Michael Elgin and Jeff Cobb – Wrestling a career-high 95 matches in NJPW in 2018, Michael Elgin took part in the World Tag League alongside Jeff Cobb where the two scored 16 points. Elgin also wrestled in the New Japan Cup and the G1 Climax, where he finished with eight points. Elgin won his first NJPW singles championship in June as he defeated Hirooki Goto and Taichi to win the NEVER Openweight title. Cobb also challenged for that title during Goto’s reign.
Chase Owens – Also involved in the BC Civil War, Chase Owens spent his year taking part in multi-man tag matches as part of the feud.
Rocky Romero – Somewhat more of a player/manager at this stage in his career, Rocky Romero, who has been with NJPW since 2002, spent most of the year teaming with SHO and YOH. Known as Roppongi 3K, the duo, managed by Romero, won the IWGP junior heavyweight tag titles on two separate occasions in 2018.

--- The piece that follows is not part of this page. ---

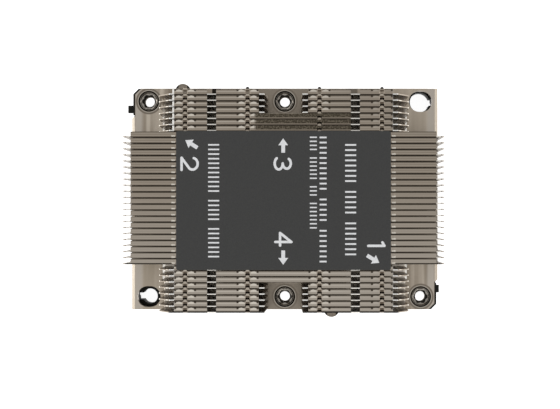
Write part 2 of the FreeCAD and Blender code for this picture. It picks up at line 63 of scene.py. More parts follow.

Robbie Eagles – Making his NJPW debut in 2018, Robbie Eagles wrestled just 16 matches for the promotion. After starting with the company as part of the Australian tour, Eagles was added to the full-time roster in October, where he joined Bullet Club and teamed with Taiji Ishimori in the Super Junior Tag League. The two finished with six points.
Toa Henare – A pro wrestler of just five years, Toa Henare had the best year of his career in 2018. One of the most recent Young Lion graduates, he wrestled 140 matches for NJPW, more than tripling his previous career high in a single year of 42. 139 of those matches, including challenging for the NEVER Openweight Six Man titles and teaming with Togi Makabe in World Tag League (they finished with eight points) took place in NJPW.
Volador Jr. and El Soberano Jr. – CMLL exports, Volador Jr. and El Soberano Jr., took part in the Super Junior tag tournament where they finished with four points. Volador Jr. also defended his NWA World Historic Welterweight Championship and El Soberano Jr. defeanded his Mexican National Welterweight Championship at Fantastica Mania.
Flip Gordon – In 2018, Flip Gordon made his NJPW debut as part of the NJPW/ROH Honor Rising cards. He also took part in his first BOSJ, finishing with six points.